Much care has gone into the extensive and attractive packaging, which includes a good overview essay by Niels Christensen and colour reproductions, with full personnel, of Emborg’s 18 albums as leader, plus a list of his appearances as sideman on further consequential recordings including three with Sweden’s Tolvan (big) Band. However it is difficult, if not impossible, to pinpoint the origin of a fair few of the pieces here, the sleeve details concluding with the less than helpful indication “Emborg in a variety of settings”. But this remains, nonetheless, a fine tribute to a richly accomplished musician and composer. I’m sure JJ readers will join me in wishing him, in his current most testing circumstances, all the very best.

Discography
CD1: [Swan Songs] (1) Running; (2) A Summer Like No Other; (1) Walking Straight; (2) Just A Simple Melody; (1) A Cowsome Loneboy; (2) How Do You Know; (1) On The Second Day; (2) Remember; (1) Beautiful As A Spirit; Why Bother; To Lars; Waltz In Four (63.54)
CD2: [Jørgen Emborg’s Greatest] February Crystals; Winter Days; Yellow Girl; September Night; Breathless; Shadow Of Love; Song For Toots; Song From Yesterday; Change Of Heart; Song In Blue; Lucky Me; Chanting (72.05)

CD1: (1) Hans Ulrik (ts, ss); Mathias Heise (h); Lars Jansson (p, elp); Thomas Fonnesbaek (b); Morten Lund (d); Johan Dynnesen (pc). (2) as (1) plus Sinne Eeg (v). The Village Recording Studio, Copenhagen January & February 2020.

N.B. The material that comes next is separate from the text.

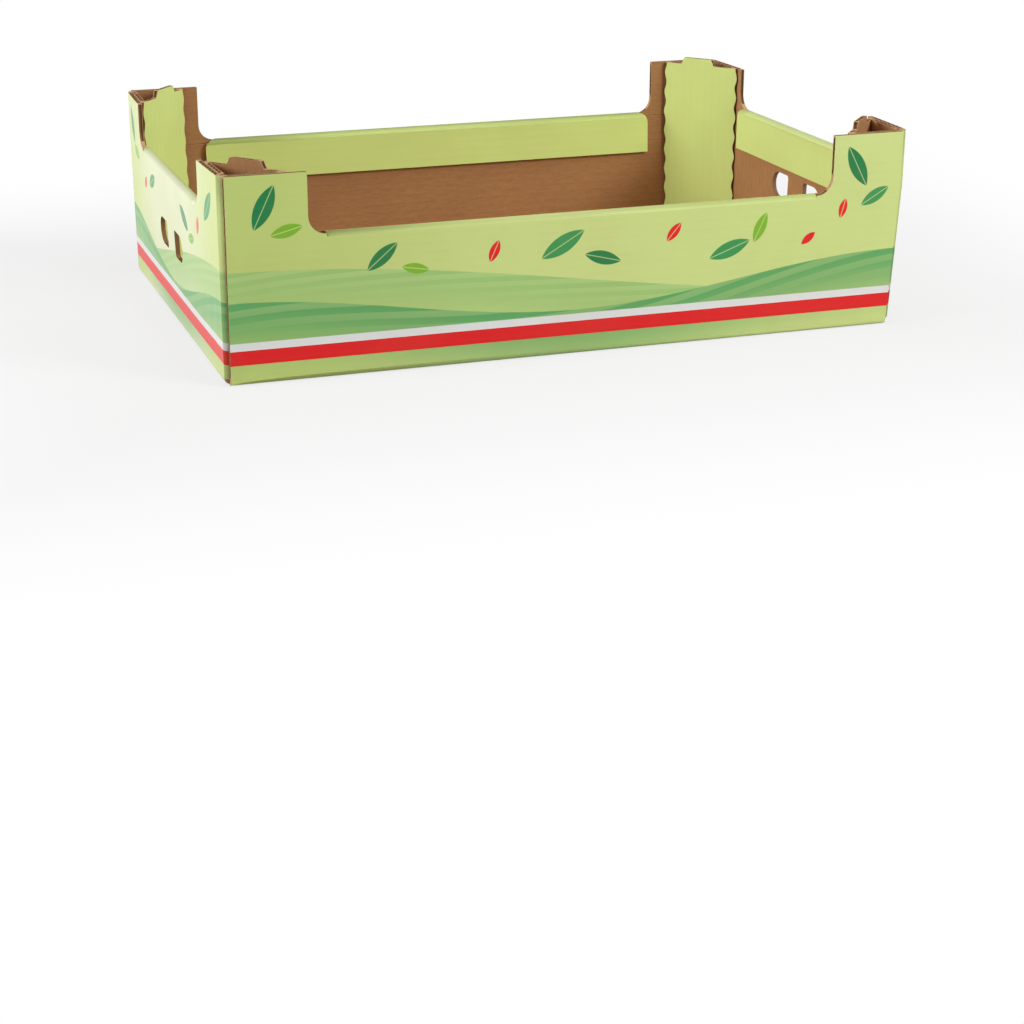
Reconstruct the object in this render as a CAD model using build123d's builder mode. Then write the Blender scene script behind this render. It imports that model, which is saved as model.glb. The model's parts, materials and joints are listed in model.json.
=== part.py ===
from build123d import *
from math import asin, degrees
import os

# Corner-post tray of corrugated board: one die-cut sheet, folded up and glued.
# Millimetres. +X along the tray, +Y across it, +Z up, origin at the middle of the underside.

# Overall size
tray_length = 600.0        # over the end walls
tray_width = 400.0         # over the long walls
post_height = 171.5        # top of the corner posts, without their stacking tabs

# Board and folds
board = 4.0                # one layer of corrugated board
fold_radius = 4.8          # outside of an ordinary right-angle fold
glue_film = 0.5            # between two layers that are glued together
foot_clearance = 1.0       # between a post's foot and the base
raw_edge_setback = 3.5     # from the end wall's face back to the long wall's raw edge

# Walls between the posts
long_wall_drop = 49.5      # from the top of the posts to the crown of the long wall's rolled hem
end_wall_drop = 36.5       # the same at the end wall
long_post_width = 68.0     # from the tray's end to the lowered part of the long wall
end_post_width = 72.0      # from the tray's side to the lowered part of the end wall
notch_radius = 15.0        # where the wall steps down from the post

# Rolled hems
hem_depth = 40.0           # from the crown to the hem's free edge
hem_gap = 0.8              # between the wall and the hem folded down inside it
hem_inset = 5.0            # the hem stops this far short of the post at each end

# Hand holes, two D shapes back to back in each end wall
hand_hole_height = 24.0
hand_hole_length = 32.5    # from the flat side to the round one
hand_hole_spacing = 31.0   # between the two flat sides
hand_hole_drop = 7.0       # below the hem's free edge
hand_hole_corner = 3.0

# Corner posts: the end wall's side flaps, folded round into a triangle
# whose diagonal panel closes the corner. Its two folds are wavy slits.
post_reach_along = 52.0    # from the tray's end to the slit on the long wall
post_reach_across = 63.0   # from the tray's side to the slit on the end wall
inner_flap_start = 14.0    # from the tray's side to the free edge of the innermost flap
wave_pitch = 20.0
wave_height = 1.0          # to each side of the slit's middle line

# Stacking tabs, and the slots that take those of the tray below
tab_height = 6.5
tab_foot_width = 34.5
tab_top_width = 28.5
tab_offset = 2.0           # from the middle of the diagonal towards the long wall
slot_clearance = 2.0       # round the tab's foot, on every side
slot_corner = 2.0
notch_clearance = 1.0      # above a tab that has come up through its slot

# Lines of glue in the posts
glue_line_width = 12.0
glue_line_margin = 15.0    # from the upper and lower edge of the flap

half_length = tray_length / 2
half_width = tray_width / 2
hem_radius = board + hem_gap / 2
layer = board + glue_film
post_foot = board + foot_clearance
long_panel_half = half_length - raw_edge_setback
end_panel_half = half_width - layer - fold_radius


def folded_wall(reach, panel_half, post_half, drop):
    """A wall at y = -reach: base fold, a post at each end and a rolled hem between them."""
    crown_height = post_height - drop
    step_half = post_half - notch_radius
    hem_half = post_half - hem_inset
    crown_centre = crown_height - hem_radius
    hem_edge = crown_height - hem_depth

    with BuildPart() as wall:
        # The sheet's outer face runs round the base fold and up, with the board inside it.
        with BuildSketch(Plane.YZ):
            with BuildLine():
                fold = JernArc((fold_radius - reach, 0), (-1, 0), fold_radius, -90)
                Line(fold @ 1, (-reach, post_height))
                offset(amount=board, side=Side.RIGHT)
            make_face()
        extrude(amount=panel_half, both=True)

        # Between the posts it is cut down, with a round step beside each post.
        with BuildSketch(Plane.XZ.offset(reach)):
            with BuildLine():
                Polyline((0, crown_centre), (step_half, crown_centre), (step_half, crown_height))
                step = JernArc((step_half, crown_height), (1, 0), notch_radius, 90)
                Polyline(step @ 1, (post_half, post_height), (0, post_height), (0, crown_centre))
            make_face()
            mirror(about=Plane.YZ)
        extrude(amount=-board, mode=Mode.SUBTRACT)

        # The outer half of the roll is as long as the hem's fold line.
        with BuildSketch(Plane.YZ):
            with BuildLine():
                JernArc((-reach, crown_centre), (0, 1), hem_radius, -90)
                offset(amount=board, side=Side.RIGHT)
            make_face()
        extrude(amount=step_half, both=True)

    with BuildPart() as hem:
        # The inner half of the roll runs down into the hem, which is longer than the fold line.
        with BuildSketch(Plane.YZ):
            with BuildLine():
                roll = JernArc((hem_radius - reach, crown_height), (1, 0), hem_radius, -90)
                Line(roll @ 1, (2 * hem_radius - reach, hem_edge))
                offset(amount=board, side=Side.RIGHT)
            make_face()
        extrude(amount=hem_half, both=True)
        with BuildSketch(Plane.XZ.offset(reach)) as outline:
            with Locations((0, (crown_height + hem_edge) / 2)):
                Rectangle(2 * hem_half, hem_depth)
            fillet(outline.vertices().group_by(Axis.Y)[-1], notch_radius - hem_inset)
        extrude(amount=-3 * hem_radius, mode=Mode.INTERSECT)

    with BuildPart() as whole:
        add(wall.part)
        add(hem.part)
    return whole.part


def slit_edge(x, side):
    """One edge of a wavy slit, drawn from the top of a post down to its foot.

    It starts wave_height away from x, to the right for side = -1, and ends on a crest too.
    """
    half_waves = round(2 * (post_height - post_foot) / wave_pitch)
    quarter = (post_height - post_foot) / half_waves / 2
    radius = (quarter**2 + wave_height**2) / (2 * wave_height)
    turn = degrees(asin(quarter / radius))
    top = JernArc((x - side * wave_height, post_height), (0, -1), radius, side * turn)
    bend = top
    for _ in range(half_waves - 1):
        side = -side
        bend = JernArc(bend @ 1, bend % 1, radius, 2 * side * turn)
    bottom = JernArc(bend @ 1, bend % 1, radius, -side * turn)
    return top @ 0, bottom @ 1


long_wall = folded_wall(half_width, long_panel_half, half_length - long_post_width, long_wall_drop)

# The end walls have the hand holes, below their hems.
with BuildPart() as end_wall:
    add(folded_wall(half_length, end_panel_half, half_width - end_post_width, end_wall_drop))
    hole_top = post_height - end_wall_drop - hem_depth - hand_hole_drop
    hole_radius = hand_hole_height / 2
    flat_side = hand_hole_spacing / 2
    round_side = flat_side + hand_hole_length - hole_radius
    with BuildSketch(Plane.XZ.offset(half_length)) as hand_holes:
        with BuildLine():
            round_end = JernArc((round_side, hole_top), (1, 0), hole_radius, -180)
            Polyline(
                round_end @ 1,
                (flat_side, hole_top - hand_hole_height),
                (flat_side, hole_top),
                round_end @ 0,
            )
        make_face()
        fillet(hand_holes.vertices().group_by(Axis.X)[0], hand_hole_corner)
        mirror(about=Plane.YZ)
    extrude(amount=-board, mode=Mode.SUBTRACT)

# The post of the corner at +X +Y
long_wall_slit = Vector(half_length - post_reach_along, half_width - layer - board / 2)
end_wall_slit = Vector(half_length - layer - board / 2, half_width - post_reach_across)
across = end_wall_slit - long_wall_slit
diagonal_width = across.length
tab_middle = diagonal_width / 2 - tab_offset
slot_half = tab_foot_width / 2 + slot_clearance

with BuildPart() as post:
    # The bend from the end wall into its side flap
    with BuildSketch(Plane.XY.offset(post_foot)):
        with BuildLine():
            JernArc((half_length, end_panel_half), (0, 1), fold_radius, 90)
            offset(amount=board, side=Side.LEFT)
        make_face()
    extrude(amount=post_height - post_foot)

    # Outer flap, glued to the inside of the long wall
    outer_flap = Plane(
        origin=(half_length, half_width - layer, 0), x_dir=(-1, 0, 0), z_dir=(0, 1, 0)
    )
    with BuildSketch(outer_flap):
        with BuildLine():
            top, bottom = slit_edge(post_reach_along, -1)
            Polyline(bottom, (fold_radius, post_foot), (fold_radius, post_height), top)
        make_face()
    extrude(amount=-board)

    # Diagonal panel, with the stacking tab on top and a notch over the slot at its foot
    with BuildSketch(Plane(origin=long_wall_slit, x_dir=across, z_dir=across.cross(Vector(0, 0, 1)))):
        with BuildLine():
            near_top, near_bottom = slit_edge(0, -1)
            far_top, far_bottom = slit_edge(diagonal_width, 1)
            Polyline(
                near_top,
                (tab_middle - tab_foot_width / 2, post_height),
                (tab_middle - tab_top_width / 2, post_height + tab_height),
                (tab_middle + tab_top_width / 2, post_height + tab_height),
                (tab_middle + tab_foot_width / 2, post_height),
                far_top,
            )
            Polyline(
                near_bottom,
                (tab_middle - slot_half, post_foot),
                (tab_middle - slot_half, tab_height + notch_clearance),
                (tab_middle + slot_half, tab_height + notch_clearance),
                (tab_middle + slot_half, post_foot),
                far_bottom,
            )
        make_face()
    extrude(amount=board / 2, both=True)

    # Inner flap, folded back into the post and glued to the end wall
    inner_flap = Plane(
        origin=(half_length - layer, half_width, 0), x_dir=(0, -1, 0), z_dir=(-1, 0, 0)
    )
    with BuildSketch(inner_flap):
        with BuildLine():
            top, bottom = slit_edge(post_reach_across, -1)
            Polyline(bottom, (inner_flap_start, post_foot), (inner_flap_start, post_height), top)
        make_face()
    extrude(amount=board)

    # A line of glue on the outer face of each flap
    glue_height = post_height - post_foot - 2 * glue_line_margin
    glue_middle = (post_height + post_foot) / 2
    with BuildSketch(outer_flap):
        with Locations(((fold_radius + post_reach_along) / 2, glue_middle)):
            Rectangle(glue_line_width, glue_height)
    extrude(amount=glue_film)
    with BuildSketch(inner_flap):
        with Locations(((inner_flap_start + post_reach_across) / 2, glue_middle)):
            Rectangle(glue_line_width, glue_height)
    extrude(amount=-glue_film)

    mirror(about=Plane.XZ)
    mirror(about=Plane.YZ)

# The tray: the base, a wall folded up on each side and a post in each corner
slot_turn = Vector(1, 0, 0).get_signed_angle(across, Vector(0, 0, 1))
with BuildPart() as tray:
    with BuildSketch():
        Rectangle(tray_length - 2 * fold_radius, tray_width - 2 * fold_radius)
    extrude(amount=board)
    add(long_wall)
    add(long_wall, rotation=(0, 0, 180))
    add(end_wall.part, rotation=(0, 0, 90))
    add(end_wall.part, rotation=(0, 0, -90))
    add(post.part)

    # A slot under each diagonal takes the tab of the tray below.
    with BuildSketch():
        with Locations(Location(long_wall_slit + across * (tab_middle / diagonal_width), slot_turn)):
            RectangleRounded(2 * slot_half, board + 2 * slot_clearance, slot_corner)
        mirror(about=Plane.XZ)
        mirror(about=Plane.YZ)
    extrude(amount=board, mode=Mode.SUBTRACT)

tray.part.label = "tray"
os.makedirs("parts", exist_ok=True)
export_step(tray.part, "parts/tray.step")
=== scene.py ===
import json
from math import cos, floor, pi, radians, sqrt

import bmesh
import bpy
from mathutils import Matrix, Vector

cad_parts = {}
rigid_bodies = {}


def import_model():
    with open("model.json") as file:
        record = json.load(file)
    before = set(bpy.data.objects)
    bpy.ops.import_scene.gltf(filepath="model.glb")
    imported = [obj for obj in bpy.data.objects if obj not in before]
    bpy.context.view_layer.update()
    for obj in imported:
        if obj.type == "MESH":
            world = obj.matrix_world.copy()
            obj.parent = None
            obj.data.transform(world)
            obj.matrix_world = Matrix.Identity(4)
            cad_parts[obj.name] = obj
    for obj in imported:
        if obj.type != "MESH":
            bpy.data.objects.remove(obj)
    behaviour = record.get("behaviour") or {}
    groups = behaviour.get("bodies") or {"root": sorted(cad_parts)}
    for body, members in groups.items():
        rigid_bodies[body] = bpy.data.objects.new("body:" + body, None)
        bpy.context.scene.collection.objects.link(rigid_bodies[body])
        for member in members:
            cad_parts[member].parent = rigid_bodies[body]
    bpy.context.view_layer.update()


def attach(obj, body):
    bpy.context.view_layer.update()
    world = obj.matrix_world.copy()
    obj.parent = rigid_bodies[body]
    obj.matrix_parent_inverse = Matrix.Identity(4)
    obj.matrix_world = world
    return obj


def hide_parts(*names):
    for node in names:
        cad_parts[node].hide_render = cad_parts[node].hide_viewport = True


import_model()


# ---- Base ----------------------------------------------------------------------------
# The bottom of the tray is the middle panel of one die-cut sheet of corrugated board: a
# fluted paper between two liners of brown kraft, of which the inner one stays bare. Under
# each corner post the base has a slot with rounded corners, for stacking.

length = 0.600
width = 0.400
board = 0.004                   # its thickness
fold_radius = 0.0048            # outside of an ordinary fold
flute_pitch = 0.0078
slit_on_long_wall = Vector((0.2480, 0.1935, 0.0))     # ends of a post's diagonal panel
slit_on_end_wall = Vector((0.2935, 0.1370, 0.0))
diagonal_run = slit_on_end_wall - slit_on_long_wall
diagonal_width = diagonal_run.length
diagonal_heading = (0.627, -0.779)                    # that run as a direction
tab_middle = diagonal_width / 2 - 0.002               # a little off the panel's middle
slot_half_length = 0.01925
slot_half_width = 0.004
slot_corner = 0.002
cutter_height = 0.02            # well over the thickness of the board

kraft_brown = (0.392, 0.192, 0.074)
kraft_edge = (0.480, 0.280, 0.140)
kraft_fleck = (0.181, 0.076, 0.027)
kraft_roughness, kraft_gloss, kraft_relief = 0.72, 0.35, 0.00006


class Wiring:
    """A tree of shader nodes, which are wired as they are asked for."""

    def __init__(self, tree):
        self.tree = tree

    def add(self, kind, *feeds, **settings):
        node = self.tree.nodes.new(kind)
        for name, value in settings.items():
            setattr(node, name, value)
        for socket, feed in zip(node.inputs, feeds):
            self.feed(socket, feed)
        return node

    def feed(self, socket, feed):
        if isinstance(feed, bpy.types.NodeSocket):
            self.tree.links.new(feed, socket)
        else:
            socket.default_value = feed

    def reckon(self, operation, *feeds):
        return self.add("ShaderNodeMath", *feeds, operation=operation).outputs[0]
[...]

CD2: Emborg (p, kyb) with assorted personnel incl. Fredrik Lundin (ts); Olle Thøger (as); Hans Ulrik (ts, ss, f); Jan zum Vohrde (as, f); Palle Mikkleborg (t); Peter Dahgren (tb); Søren Lee (elg); Bjarne Roupé (elg); Hanne Boel (v); Mona Larsen (v); Per Nielsen (v); Caecilie Norby (v); Susanne Palsbøll (v); Lars Danielsson (b); Olle Skipper Mosgård (elb); Bo Stief (elb); Steve Swallow (elb); Kaspar Vadsholt (elb); Mads Vinding (b); Morten Lund (d, pc); Klaus Menzer (d); Alex Riel (d). No locations supplied; 1979 – 2017.